Senate Bill 266 creates a three-year pilot program for the use of psilocybin and MDMA in authorized hospitals.

Starting May 1, health-care providers at the University of Utah Health and Intermountain Health will be able to administer psilocybin and MDMA to their patients, thanks to a bill that cruised through the Utah Legislature.

Senate Bill 266 creates a three-year pilot program for the use of psilocybin and MDMA in authorized hospitals.

Sponsored by Republican Kirk Cullimore, SB 266 whizzed through the Utah Senate and House of Representatives in the span of a month, after a similar but broader bill failed in 2023.

Utah Gov. Spencer Cox allowed the bill to go into effect without signing it.

The bill limits the use of psilocybin and MDMA treatment to two types of providers: “a privately owned, nonprofit, vertically integrated health-care system that operates at least 15 licensed hospitals in the state” or “a health-care system closely affiliated with an institution of higher education” as defined by the state.
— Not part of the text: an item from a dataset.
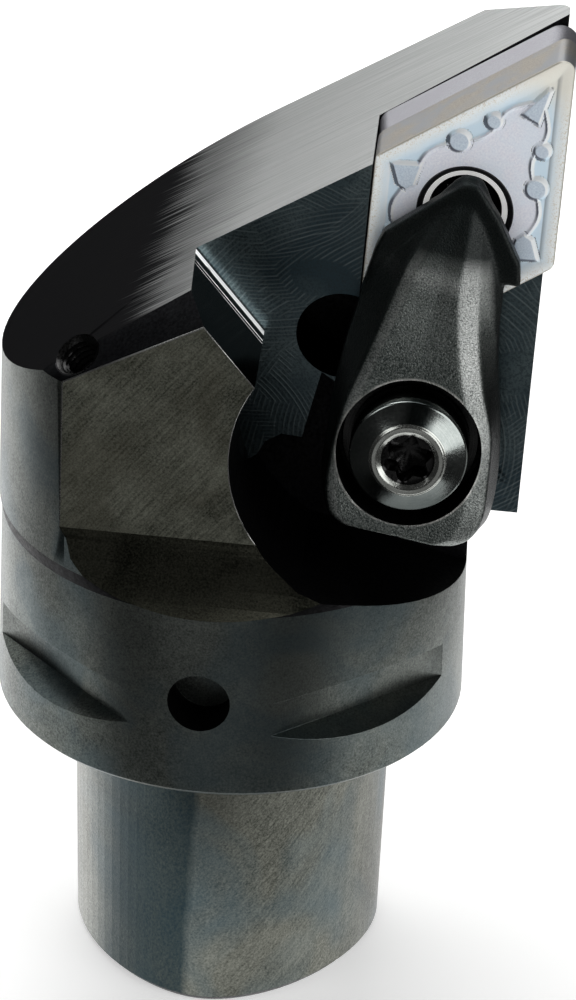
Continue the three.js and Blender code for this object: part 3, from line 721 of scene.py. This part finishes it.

SB 266 also stipulates that psilocybin and MDMA treatment must be administered “only under the direct supervision and control” of authorized health-care providers.

Providers that administer psilocybin or MDMA as part of a treatment plan are required to submit a report detailing patients’ health outcomes, side effects from the drugs and any information that could help the legislature evaluate the drugs’ “medicinal value.”

In a statement, Cox told the Salt Lake City Tribune that while he is “generally supportive of scientific efforts to discover the benefits of new substances that can relieve suffering,” he is “disappointed” that state lawmakers “ignored” input from a task force created in 2022 to make recommendations on the potential use of controlled substances such as psilocybin and MDMA to treat mental-health conditions.

In an October 2022 report, the Utah Mental-Illness Psychotherapy Drug Task Force concluded that “the most rigorous and cost-effective approach to ensuring that the people of Utah have safe access to the most effective programs in psychedelic-assisted psychotherapy would be to wait for the fast-track FDA rulings for MDMA and psilocybin.”